The beatification process for Rudigier commenced in the Linz diocese in an informative process that Bishop Franz Maria Doppelbauer inaugurated on 28 February 1895 and concluded on 15 December 1900. Twin rogatory processes were held both in the Diocese of Rome and the Diocese of Brescia from 13 May 1897 until 2 June 1898. All of Rudigier's spiritual writings received the approval of theologians as being in line with Christian doctrine on 1 May 1902. The formal introduction to the cause came under Pope Pius X on 6 December 1905, and Rudigier became titled as a Servant of God.

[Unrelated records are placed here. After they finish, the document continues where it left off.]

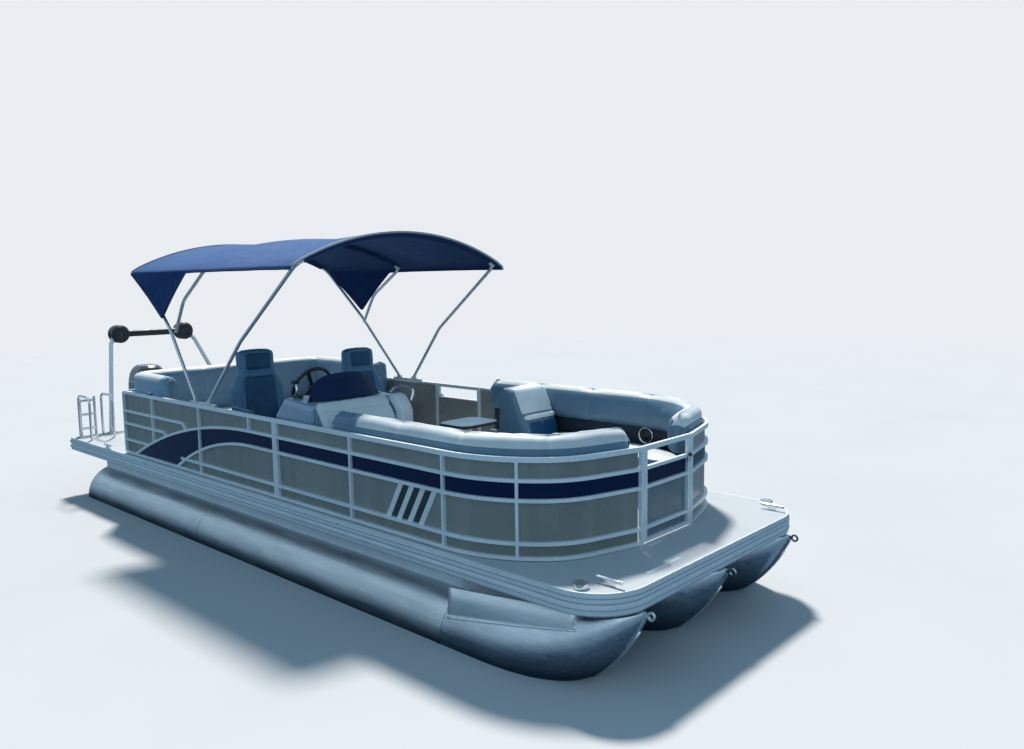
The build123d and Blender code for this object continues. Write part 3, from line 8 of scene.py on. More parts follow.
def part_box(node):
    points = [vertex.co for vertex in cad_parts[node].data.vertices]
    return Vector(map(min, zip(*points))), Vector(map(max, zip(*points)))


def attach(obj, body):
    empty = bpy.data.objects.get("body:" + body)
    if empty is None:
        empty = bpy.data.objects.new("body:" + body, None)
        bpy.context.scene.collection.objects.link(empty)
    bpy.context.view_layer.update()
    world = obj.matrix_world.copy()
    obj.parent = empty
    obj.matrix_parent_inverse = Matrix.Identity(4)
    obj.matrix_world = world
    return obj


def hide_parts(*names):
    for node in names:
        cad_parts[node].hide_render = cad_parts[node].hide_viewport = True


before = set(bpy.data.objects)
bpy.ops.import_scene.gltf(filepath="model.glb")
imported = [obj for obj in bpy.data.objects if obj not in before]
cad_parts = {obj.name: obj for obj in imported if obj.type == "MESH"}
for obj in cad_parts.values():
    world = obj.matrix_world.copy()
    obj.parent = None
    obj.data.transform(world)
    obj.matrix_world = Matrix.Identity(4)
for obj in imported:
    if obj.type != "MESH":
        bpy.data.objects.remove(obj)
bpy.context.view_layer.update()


def node_box(node):
    """A CAD node's low and high corners, to a tenth of a millimetre."""
    return [tuple(round(value, 4) for value in corner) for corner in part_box(node)]


DECK = node_box("deck")[1][2]
FORE, PORT, UP = Vector((1, 0, 0)), Vector((0, 1, 0)), Vector((0, 0, 1))
BOTH_SIDES = ((-1, "starboard"), (1, "port"))
# How far a fitting stands off the CAD's face
CLEAR = 0.0005

# Camera and light

CAMERA_PLACE = (6.571, -4.912, 2.441)
CAMERA_DEGREES = (132.672, -6.439, -0.759)
CAMERA_LENS = 29.27


def set_camera():
    """The photograph's viewpoint, from its yaw, pitch and roll."""
    yaw, pitch, roll = (math.radians(angle) for angle in CAMERA_DEGREES)
    level = math.cos(pitch)
    forward = Vector((math.cos(yaw) * level, math.sin(yaw) * level, math.sin(pitch)))
    right = Vector((math.sin(yaw), -math.cos(yaw), 0))
    up = right.cross(forward)
    across = right * math.cos(roll) + up * math.sin(roll)
    above = up * math.cos(roll) - right * math.sin(roll)
    data = bpy.data.cameras.new("camera")
    data.lens = CAMERA_LENS
    data.sensor_width = 36
    data.clip_end = 500
    camera = bpy.data.objects.new("camera", data)
    turn = Matrix((across, above, -forward)).transposed().to_4x4()
    camera.matrix_world = Matrix.Translation(CAMERA_PLACE) @ turn
    bpy.context.scene.collection.objects.link(camera)
    bpy.context.scene.camera = camera


def lamp(name, kind, place, aim, strength, colour, **more):
    data = bpy.data.lights.new(name, kind)
    data.energy = strength
    data.color = colour
    for key, value in more.items():
        setattr(data, key, value)
    light = bpy.data.objects.new(name, data)
    turn = (Vector(aim) - Vector(place)).to_track_quat("-Z", "Y").to_matrix().to_4x4()
    light.matrix_world = Matrix.Translation(place) @ turn
    bpy.context.scene.collection.objects.link(light)


def background(tree, colour, strength):
    node = tree.nodes.new("ShaderNodeBackground")
    node.inputs["Color"].default_value = (*colour, 1)
    node.inputs["Strength"].default_value = strength
    return node.outputs[0]


def choose(tree, factor, first, second):
    node = tree.nodes.new("ShaderNodeMixShader")
    for socket, value in zip(node.inputs, (factor, first, second)):
        tree.links.new(value, socket)
    return node.outputs[0]


def set_world():
    """A cool fill for the light, a paler sky for reflections, and a plain backdrop."""
    world = bpy.data.worlds.new("world")
    bpy.context.scene.world = world
    world.use_nodes = True
    tree = world.node_tree
    tree.nodes.clear()
    rays = tree.nodes.new("ShaderNodeLightPath").outputs
    seen = tree.nodes.new("ShaderNodeMath")
    seen.operation = "MAXIMUM"
    tree.links.new(rays["Is Camera Ray"], seen.inputs[0])
    tree.links.new(rays["Is Transmission Ray"], seen.inputs[1])
    fill = background(tree, (0.40, 0.74, 1.08), 0.42)
    sky = background(tree, (0.54, 0.75, 0.92), 0.8)
    backdrop = background(tree, (0.82, 0.85, 0.88), 1.0)
    lit = choose(tree, rays["Is Glossy Ray"], fill, sky)
    out = tree.nodes.new("ShaderNodeOutputWorld")
    tree.links.new(choose(tree, seen.outputs[0], lit, backdrop), out.inputs[0])


set_camera()
set_world()
lamp("key", "SUN", (-4.6, 3.5, 8.4), (0, 0, 0), 4.6, (1.0, 0.98, 0.95), angle=math.radians(7))
lamp("fill", "AREA", (9.0, -9.0, 5.5), (0.5, 0, 0.8), 120, (0.66, 0.86, 1.0), shape="DISK", size=8.0)
bpy.context.scene.view_settings.view_transform = "Standard"

# Materials


def shade(colour, factor):
    return tuple(min(1.0, c * factor) for c in colour)


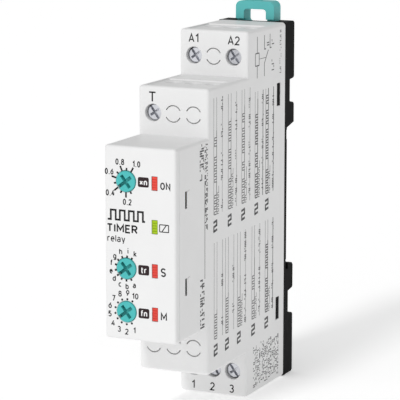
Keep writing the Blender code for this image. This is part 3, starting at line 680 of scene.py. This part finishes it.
def make_knob(name, z, paint):
    """A screwdriver knob: a crossed slot with one arm run out to the rim as the pointer."""
    proud, foot, shaft_end, ease = 0.3, 1.9, 4.6, 0.2
    rim = [(-proud + ease * (1 - s), KNOB_R - ease * (1 - c)) for c, s in arc((0, 0), 1, 90, 0, 5)]
    profile = rim + [(foot, KNOB_R), (foot, 1.1), (shaft_end, 1.1)]
    at = (CONTROL_X, z)
    made = turned(profile, (CONTROL_X, 0, z), "y", 96)
    slot_y = (-2, 1.25)
    cross = bar(at, POINTER_REST, -1.75, 4, 0.8, slot_y)
    join(cross, bar(at, POINTER_REST + 90, -1.75, 1.75, 0.8, slot_y))
    cut(made, rounded(cross, 0.06, 2))
    node = name + "_knob"
    piece(smooth(made), node + "_cap", paint["teal"], node, node)


def make_lamp(name, z, paint, slot):
    """A lamp's lens: a bar with fine ribs across its face, on the foot behind the window."""
    width, height = LED_SIZE
    lens = rounded(box(middle(LED_X, width), (0.05, 4), middle(z, height)), 0.12, 4)
    ribs, depth = 5, 0.16
    for i in range(1, ribs):
        at = z - height / 2 + height * i / ribs
        cut(lens, box(middle(LED_X, width - 0.3), (0, 0.05 + depth), middle(at, 0.16)))
    join(lens, rounded(box(middle(LED_X, width + 0.9), (2.6, 5.0), middle(z, height + 0.7)), 0.15, 3))
    for dz in LED_LEADS:
        join(lens, box(middle(LED_X, 0.45), (4.8, 8.6), middle(z + dz, 0.45)))
    piece(smooth(lens), name + "_lamp", paint[slot.split("_")[0]], "timer", name + "_led")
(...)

An apostolic process was held in Linz that Doppelbauer opened on 8 November 1906 while the same bishop later closed it on 3 July 1903. The Congregation for Rites validated this process in Rome on 8 July 1914. A second apostolic process opened in Linz on 15 December 1926 under Bishop Johannes Maria Gföllner and closed later in 1931; this also received C.O.R. validation on 14 January 1853 and an antepreparatory committee later approved the cause and its continuation on 24 November 1964. The Congregation for the Causes of Saints later validated all previous processes on 7 June 2002 and received the official Positio dossier from the postulation in 2002.

Theologians voiced their assent to the cause on 30 May 2008 and the cardinal and bishop members of the C.C.S. also voiced their approval for the cause on 20 January 2009. The confirmation of Rudigier's model Christian life of heroic virtue allowed for Pope Benedict XVI to name Rudigier as Venerable on 3 April 2009.

The miracle required for Rudigier's beatification was investigated and then received validation from the C.C.S. on 7 June 2002. The medical board approved this miracle a decade later on 16 December 2010.

The current postulator for this cause is Dr. Andrea Ambrosi.